» **EXERCISE**: List each line holding the string "More".
-- START OF PROVIDED ENTRIES --
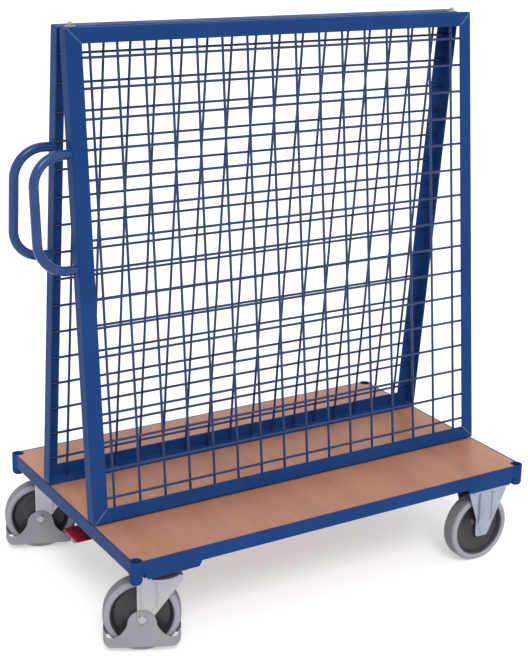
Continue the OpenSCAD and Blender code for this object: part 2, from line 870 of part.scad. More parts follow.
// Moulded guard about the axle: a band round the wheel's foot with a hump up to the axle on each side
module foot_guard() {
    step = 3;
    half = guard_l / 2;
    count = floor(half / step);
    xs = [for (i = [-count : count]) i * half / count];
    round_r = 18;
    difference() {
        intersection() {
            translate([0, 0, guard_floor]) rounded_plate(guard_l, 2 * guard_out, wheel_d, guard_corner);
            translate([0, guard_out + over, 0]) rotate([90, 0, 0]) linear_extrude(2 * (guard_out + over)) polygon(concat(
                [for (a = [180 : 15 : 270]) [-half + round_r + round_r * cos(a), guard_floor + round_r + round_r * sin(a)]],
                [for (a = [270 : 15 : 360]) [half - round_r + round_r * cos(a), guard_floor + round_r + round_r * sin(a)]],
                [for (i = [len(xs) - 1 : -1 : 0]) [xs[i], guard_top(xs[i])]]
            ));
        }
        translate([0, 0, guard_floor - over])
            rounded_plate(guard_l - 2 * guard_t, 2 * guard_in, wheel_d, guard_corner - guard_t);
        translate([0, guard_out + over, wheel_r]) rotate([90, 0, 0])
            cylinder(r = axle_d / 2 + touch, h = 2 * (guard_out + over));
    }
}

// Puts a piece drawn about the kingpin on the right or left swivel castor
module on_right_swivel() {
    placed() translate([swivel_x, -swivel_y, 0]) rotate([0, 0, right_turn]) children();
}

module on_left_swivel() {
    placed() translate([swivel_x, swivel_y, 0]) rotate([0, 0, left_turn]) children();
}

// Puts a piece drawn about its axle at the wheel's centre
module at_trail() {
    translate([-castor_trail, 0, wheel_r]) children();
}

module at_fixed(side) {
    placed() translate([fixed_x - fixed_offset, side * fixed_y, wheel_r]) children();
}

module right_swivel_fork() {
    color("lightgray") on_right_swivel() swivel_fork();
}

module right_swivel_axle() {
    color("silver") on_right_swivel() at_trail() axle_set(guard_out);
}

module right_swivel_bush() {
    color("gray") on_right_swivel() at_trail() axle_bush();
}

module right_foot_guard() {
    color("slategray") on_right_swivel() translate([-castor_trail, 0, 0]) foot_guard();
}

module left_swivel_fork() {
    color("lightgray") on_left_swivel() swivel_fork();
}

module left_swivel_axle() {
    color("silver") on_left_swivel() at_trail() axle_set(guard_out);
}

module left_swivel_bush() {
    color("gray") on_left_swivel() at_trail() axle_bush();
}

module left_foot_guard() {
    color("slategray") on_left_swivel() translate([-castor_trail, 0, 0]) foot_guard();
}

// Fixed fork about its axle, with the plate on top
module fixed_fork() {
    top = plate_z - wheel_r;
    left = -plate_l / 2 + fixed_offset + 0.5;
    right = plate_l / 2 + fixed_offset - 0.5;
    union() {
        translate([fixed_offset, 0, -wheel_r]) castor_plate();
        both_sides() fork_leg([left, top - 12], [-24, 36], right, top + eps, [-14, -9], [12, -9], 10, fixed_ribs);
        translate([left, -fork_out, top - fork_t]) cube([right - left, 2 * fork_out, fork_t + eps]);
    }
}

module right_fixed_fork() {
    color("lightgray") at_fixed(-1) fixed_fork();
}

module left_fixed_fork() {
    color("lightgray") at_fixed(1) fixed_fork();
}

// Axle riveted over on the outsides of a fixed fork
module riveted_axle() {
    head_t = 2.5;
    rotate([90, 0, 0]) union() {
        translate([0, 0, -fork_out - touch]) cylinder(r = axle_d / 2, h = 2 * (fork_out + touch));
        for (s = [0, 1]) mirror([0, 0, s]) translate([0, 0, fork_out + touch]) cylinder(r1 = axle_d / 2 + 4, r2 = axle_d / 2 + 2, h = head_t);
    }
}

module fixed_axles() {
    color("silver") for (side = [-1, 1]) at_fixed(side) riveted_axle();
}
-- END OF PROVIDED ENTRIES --
-- START OF PROVIDED ENTRIES --
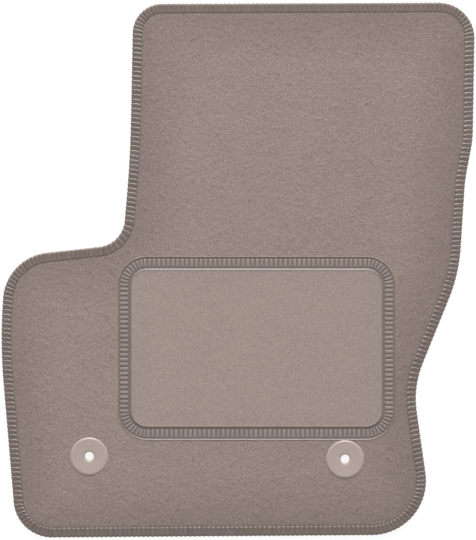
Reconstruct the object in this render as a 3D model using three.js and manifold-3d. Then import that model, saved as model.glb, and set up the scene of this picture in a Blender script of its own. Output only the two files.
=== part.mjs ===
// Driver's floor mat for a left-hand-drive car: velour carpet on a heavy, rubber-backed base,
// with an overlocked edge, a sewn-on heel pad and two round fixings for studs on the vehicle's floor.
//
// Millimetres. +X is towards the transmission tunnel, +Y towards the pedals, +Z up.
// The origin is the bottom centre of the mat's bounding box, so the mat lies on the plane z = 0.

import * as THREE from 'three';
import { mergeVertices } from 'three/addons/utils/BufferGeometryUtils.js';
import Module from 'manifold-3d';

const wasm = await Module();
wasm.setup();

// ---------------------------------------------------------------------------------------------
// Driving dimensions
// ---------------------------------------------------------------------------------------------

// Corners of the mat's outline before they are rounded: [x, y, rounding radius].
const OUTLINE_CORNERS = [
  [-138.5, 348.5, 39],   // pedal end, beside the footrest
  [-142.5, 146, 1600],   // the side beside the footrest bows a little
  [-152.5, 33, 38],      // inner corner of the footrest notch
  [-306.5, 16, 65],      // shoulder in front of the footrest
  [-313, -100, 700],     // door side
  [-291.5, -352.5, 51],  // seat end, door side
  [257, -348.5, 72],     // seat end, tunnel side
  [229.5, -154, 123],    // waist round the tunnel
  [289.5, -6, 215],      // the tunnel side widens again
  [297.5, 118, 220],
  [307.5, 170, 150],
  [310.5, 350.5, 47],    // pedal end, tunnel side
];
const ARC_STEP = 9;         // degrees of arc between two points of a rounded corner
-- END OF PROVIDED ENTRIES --
-- START OF PROVIDED ENTRIES --
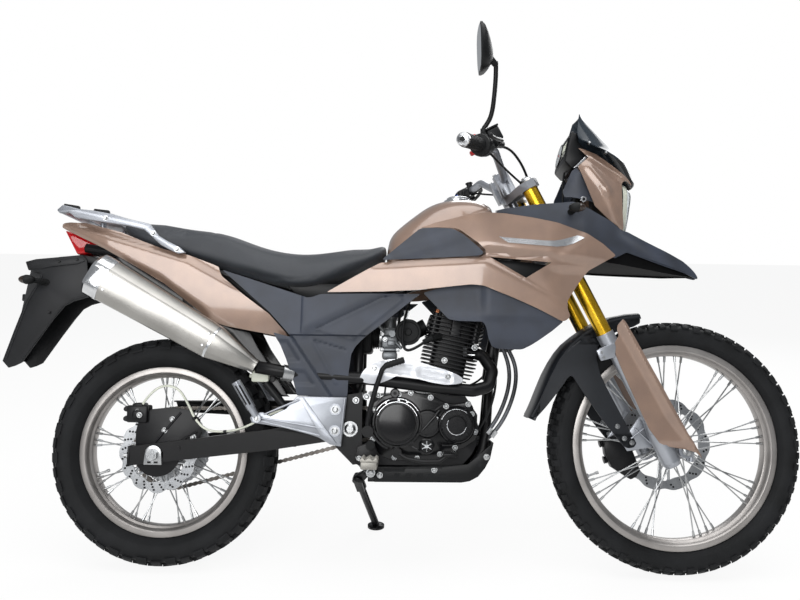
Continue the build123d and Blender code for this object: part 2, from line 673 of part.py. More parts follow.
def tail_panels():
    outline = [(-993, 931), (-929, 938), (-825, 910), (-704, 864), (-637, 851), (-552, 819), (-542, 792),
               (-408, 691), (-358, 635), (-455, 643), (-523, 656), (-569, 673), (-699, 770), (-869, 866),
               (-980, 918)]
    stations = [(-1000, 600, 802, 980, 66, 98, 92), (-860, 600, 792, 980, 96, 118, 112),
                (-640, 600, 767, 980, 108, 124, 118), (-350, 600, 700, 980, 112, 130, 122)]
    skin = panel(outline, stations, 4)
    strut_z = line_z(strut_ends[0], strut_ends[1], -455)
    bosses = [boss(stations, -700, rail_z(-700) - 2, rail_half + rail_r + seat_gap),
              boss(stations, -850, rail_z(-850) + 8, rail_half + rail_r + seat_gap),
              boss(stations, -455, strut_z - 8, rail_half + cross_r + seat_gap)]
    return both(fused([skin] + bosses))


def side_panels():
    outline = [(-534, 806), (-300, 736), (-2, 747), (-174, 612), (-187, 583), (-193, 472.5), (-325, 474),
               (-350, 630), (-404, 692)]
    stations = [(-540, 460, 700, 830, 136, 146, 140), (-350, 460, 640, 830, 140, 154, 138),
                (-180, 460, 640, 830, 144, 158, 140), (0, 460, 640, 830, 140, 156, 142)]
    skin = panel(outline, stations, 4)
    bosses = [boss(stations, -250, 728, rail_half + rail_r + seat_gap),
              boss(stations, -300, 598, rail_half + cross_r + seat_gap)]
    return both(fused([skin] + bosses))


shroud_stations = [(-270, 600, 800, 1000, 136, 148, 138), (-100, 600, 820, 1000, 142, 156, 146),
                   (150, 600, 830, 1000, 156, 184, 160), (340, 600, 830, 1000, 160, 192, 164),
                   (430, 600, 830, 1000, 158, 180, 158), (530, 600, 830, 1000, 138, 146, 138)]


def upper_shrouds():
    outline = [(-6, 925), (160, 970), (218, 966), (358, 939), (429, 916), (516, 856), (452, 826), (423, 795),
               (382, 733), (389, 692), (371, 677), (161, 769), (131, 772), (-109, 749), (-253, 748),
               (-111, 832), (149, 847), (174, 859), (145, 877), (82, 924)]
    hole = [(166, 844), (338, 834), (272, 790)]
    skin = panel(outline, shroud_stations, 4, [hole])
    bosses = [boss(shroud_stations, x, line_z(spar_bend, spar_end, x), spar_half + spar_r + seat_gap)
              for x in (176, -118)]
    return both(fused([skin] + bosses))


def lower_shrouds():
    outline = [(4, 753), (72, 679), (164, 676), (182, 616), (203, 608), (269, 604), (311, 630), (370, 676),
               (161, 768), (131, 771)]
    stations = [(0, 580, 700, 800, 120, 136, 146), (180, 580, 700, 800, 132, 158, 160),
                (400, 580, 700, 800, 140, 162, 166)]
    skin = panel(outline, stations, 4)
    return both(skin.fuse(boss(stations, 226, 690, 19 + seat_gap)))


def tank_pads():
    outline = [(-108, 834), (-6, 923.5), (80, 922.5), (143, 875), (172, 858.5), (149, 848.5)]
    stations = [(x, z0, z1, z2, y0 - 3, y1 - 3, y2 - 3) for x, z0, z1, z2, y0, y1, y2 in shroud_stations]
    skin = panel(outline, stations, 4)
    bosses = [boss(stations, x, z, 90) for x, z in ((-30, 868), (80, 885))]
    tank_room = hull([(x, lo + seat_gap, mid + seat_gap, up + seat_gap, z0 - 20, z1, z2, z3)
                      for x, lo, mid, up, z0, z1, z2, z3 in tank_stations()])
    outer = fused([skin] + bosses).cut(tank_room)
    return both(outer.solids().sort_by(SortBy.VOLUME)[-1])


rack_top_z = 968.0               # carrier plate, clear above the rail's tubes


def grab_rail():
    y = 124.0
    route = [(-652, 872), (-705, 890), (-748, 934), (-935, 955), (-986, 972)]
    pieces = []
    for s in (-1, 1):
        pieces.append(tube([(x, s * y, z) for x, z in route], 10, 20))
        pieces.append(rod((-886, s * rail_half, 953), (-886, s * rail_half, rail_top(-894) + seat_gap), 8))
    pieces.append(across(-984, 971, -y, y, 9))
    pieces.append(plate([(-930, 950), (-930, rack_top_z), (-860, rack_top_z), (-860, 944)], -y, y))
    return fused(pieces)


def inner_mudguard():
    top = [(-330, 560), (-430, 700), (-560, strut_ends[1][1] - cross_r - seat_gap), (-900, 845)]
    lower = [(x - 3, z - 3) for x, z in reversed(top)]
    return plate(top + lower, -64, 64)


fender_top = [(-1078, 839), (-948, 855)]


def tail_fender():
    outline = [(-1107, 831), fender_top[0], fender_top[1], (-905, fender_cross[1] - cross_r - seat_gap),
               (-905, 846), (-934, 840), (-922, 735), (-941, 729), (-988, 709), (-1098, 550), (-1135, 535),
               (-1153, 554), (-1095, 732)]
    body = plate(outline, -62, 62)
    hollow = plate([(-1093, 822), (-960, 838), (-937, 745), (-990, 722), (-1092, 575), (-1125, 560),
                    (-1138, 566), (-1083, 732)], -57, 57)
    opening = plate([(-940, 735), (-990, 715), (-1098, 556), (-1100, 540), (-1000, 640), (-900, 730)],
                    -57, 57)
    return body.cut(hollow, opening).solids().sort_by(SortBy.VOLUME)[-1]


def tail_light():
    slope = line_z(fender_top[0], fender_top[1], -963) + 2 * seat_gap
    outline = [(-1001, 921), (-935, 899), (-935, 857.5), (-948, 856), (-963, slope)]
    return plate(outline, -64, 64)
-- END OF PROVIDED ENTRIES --
» **WRITTEN ANSWER**:
Continue the OpenSCAD and Blender code for this object: part 2, from line 870 of part.scad. More parts follow.
Continue the build123d and Blender code for this object: part 2, from line 673 of part.py. More parts follow.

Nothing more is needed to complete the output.